The mechanical-failure scene investigation session was a four-part series taught by Mark Latino, focusing on shafts, fasteners, and gears & bearings, and a hands-on session, respectively. In the session on shafts, Latino outlined the two main reasons they fail: physical defects and human error. He offered a careful analysis of what to look for when inspecting a failed piece of equipment, and the basics of why they fail.

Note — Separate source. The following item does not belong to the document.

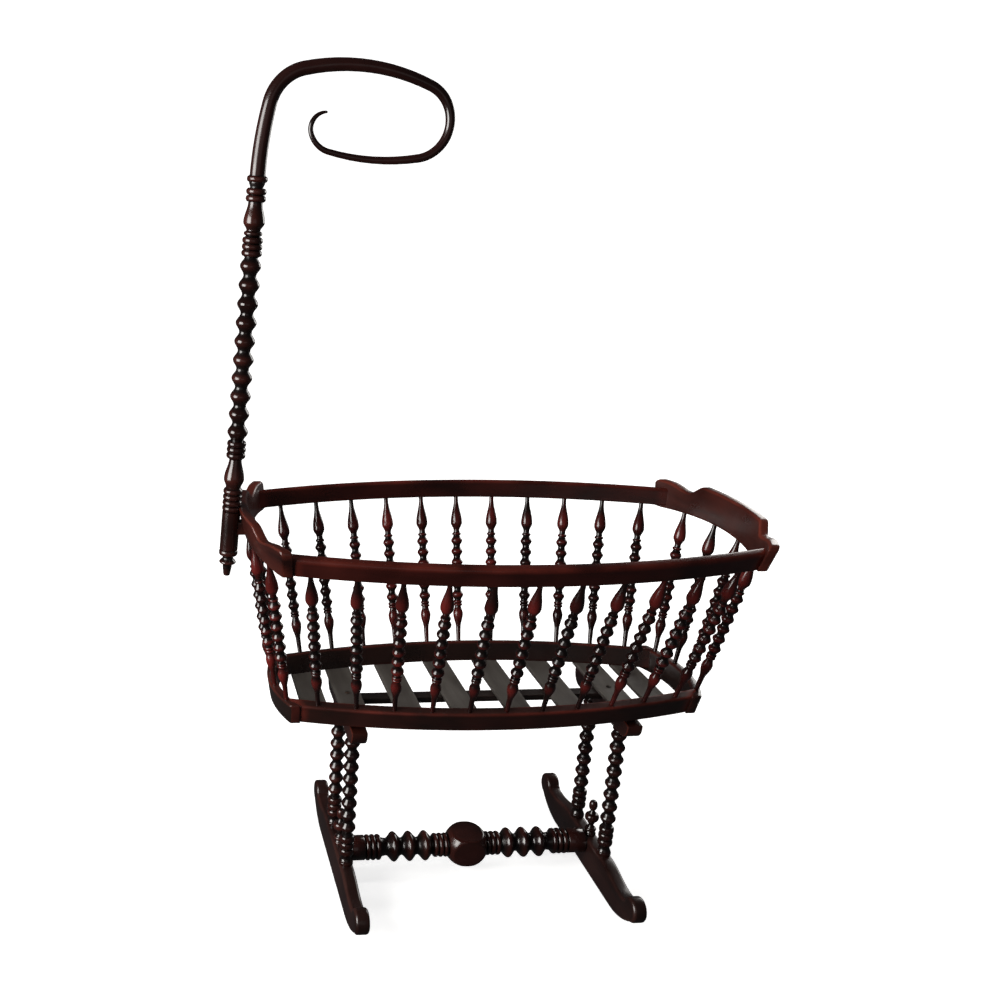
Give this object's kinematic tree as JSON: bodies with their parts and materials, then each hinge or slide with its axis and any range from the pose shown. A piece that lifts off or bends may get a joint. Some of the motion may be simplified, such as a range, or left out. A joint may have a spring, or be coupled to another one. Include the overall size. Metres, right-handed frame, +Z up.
{
  "type": "swinging cradle on stand",
  "caption": "Turned wooden cradle: a boat-shaped spindle basket with a crooked mast swings on a low trestle stand with upturned feet.",
  "frame": {"origin": "on the floor, at the middle of the whole outline seen from above", "axes": "+Z up, +X towards the foot end (the mast is at the head, -X), +Y towards the back"},
  "size_m": [1.1695, 0.641, 1.8112],
  "materials": {
    "mahogany": "reddish-brown polished hardwood, worn at the edges",
    "dark_turned_wood": "near-black brown polished turned hardwood",
    "slat_wood": "dull grey-brown bare boards",
    "iron": "dull darkened iron screws and nails"
  },
  "bodies": {
    "stand": {"head_foot": "dark_turned_wood", "foot_foot": "dark_turned_wood", "head_cap": "dark_turned_wood", "foot_cap": "dark_turned_wood", "head_front_post": "dark_turned_wood", "head_back_post": "dark_turned_wood", "foot_front_post": "dark_turned_wood", "foot_back_post": "dark_turned_wood", "head_finial": "dark_turned_wood", "foot_finial": "dark_turned_wood", "lower_stretcher": "dark_turned_wood"},
    "basket": {"keel": "dark_turned_wood", "keel_screws": "iron", "slat_nails": "iron", "front_bottom_rail": "mahogany", "back_bottom_rail": "mahogany", "front_top_rail": "mahogany", "back_top_rail": "mahogany", "headboard": "mahogany", "footboard": "mahogany", "head_low_board": "mahogany", "foot_low_board": "mahogany", "head_spindles": "dark_turned_wood", "foot_spindles": "dark_turned_wood", "mast": "dark_turned_wood", "mast_block": "mahogany", "mast_screws": "iron", "crook": "mahogany", "floor_slat_1": "slat_wood", "floor_slat_2": "slat_wood", "floor_slat_3": "slat_wood", "floor_slat_4": "slat_wood", "floor_slat_5": "slat_wood", "floor_slat_6": "slat_wood", "floor_slat_7": "slat_wood", "floor_slat_8": "slat_wood", "front_spindle_1": "dark_turned_wood", "front_spindle_2": "dark_turned_wood", "front_spindle_3": "dark_turned_wood", "front_spindle_4": "dark_turned_wood", "front_spindle_5": "dark_turned_wood", "front_spindle_6": "dark_turned_wood", "front_spindle_7": "dark_turned_wood", "front_spindle_8": "dark_turned_wood", "front_spindle_9": "dark_turned_wood", "front_spindle_10": "dark_turned_wood", "front_spindle_11": "dark_turned_wood", "back_spindle_1": "dark_turned_wood", "back_spindle_2": "dark_turned_wood", "back_spindle_3": "dark_turned_wood", "back_spindle_4": "dark_turned_wood", "back_spindle_5": "dark_turned_wood", "back_spindle_6": "dark_turned_wood", "back_spindle_7": "dark_turned_wood", "back_spindle_8": "dark_turned_wood", "back_spindle_9": "dark_turned_wood", "back_spindle_10": "dark_turned_wood", "back_spindle_11": "dark_turned_wood"}
  },
  "joints": [
    {"name": "basket_swing", "type": "hinge", "parent": "stand", "child": "basket", "pos_m": [0.01944, 0, 0.45338], "axis": [1, 0, 0], "range_deg": [-4.5, 4.5]}
  ]
}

The lift incident investigation reiterated the importance of being scrupulous in not only safety, but documentation and protocol should an incident occur. Aside from the protocol resorts can take to avoid the accident in the first place, this session focused on what to do should an incident occur, regardless of where the fault lies. Taking photos and recording details of an incident as soon as possible after it occurs can be crucial, and it was advised to even have stock photos of problematic areas, such as the loading zone, taken throughout the season. Having cameras on lifts 24/7 is growing in popularity due to affordable technology, and can prove decisive in a lawsuit; Sugar Bowl was absolved of responsibility in one suit after video footage showed the incident was due to rider error.

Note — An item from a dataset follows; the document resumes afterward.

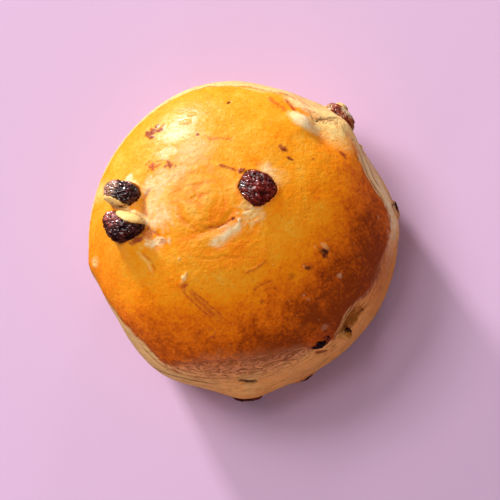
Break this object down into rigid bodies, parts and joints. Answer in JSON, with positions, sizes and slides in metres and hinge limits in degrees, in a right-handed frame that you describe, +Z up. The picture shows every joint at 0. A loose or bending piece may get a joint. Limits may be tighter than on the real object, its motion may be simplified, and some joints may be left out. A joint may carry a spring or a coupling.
{
  "type": "raisin bun",
  "caption": "Round, domed sweet bun with a glossy egg-washed crust, a paler side and raisins set in its top and side; it stands on a flat foot.",
  "frame": {"origin": "middle of the flat foot that the bun stands on", "axes": "+Z up through the crown; the two raisins that lie side by side are towards -X, and the side with the pale scoop is towards +X and -Y"},
  "size_m": [0.0986, 0.1027, 0.0511],
  "materials": {
    "crust": "baked dough, golden to red-brown, with a glossy egg-wash glaze",
    "raisin_skin": "wrinkled dark raisin skin with a slight gloss"
  },
  "bodies": {
    "root": {"bun": "crust", "raisin_left_upper": "raisin_skin", "raisin_left_lower": "raisin_skin", "raisin_centre": "raisin_skin", "raisin_back_right": "raisin_skin", "raisin_front_right": "raisin_skin", "raisin_front_foot": "raisin_skin", "raisin_front_right_foot": "raisin_skin", "raisin_right": "raisin_skin", "raisin_scoop": "raisin_skin", "raisin_back": "raisin_skin", "raisin_back_left": "raisin_skin"}
  },
  "joints": []
}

Photos by Generikal Design

There was also a lively roundtable discussion on fixed grip chairlifts, as many of them are now 30-40 years old, and several in the crowd had been working with them for almost that long. Moderator Rick Redin summarized the aim of the discussion in saying, “it doesn’t matter if you’re a Squaw or you have one rope tow, everyone must meet the same standards.”

Hands-on “pods” took place all over the mountain, and included a tour of Squaw’s funitel and lift shop, nondestructive testing, rigging, sheave assemblies, and more.

Overall, the need for continued discussion among all areas of the industry was the main theme of the conference. Amy Ohran, general manager of Boreal Resort, summarized this by stating that two of the main constants in the ski industry are “variability, and that people will ride chairlifts.” LMOE will help everyone deal with both.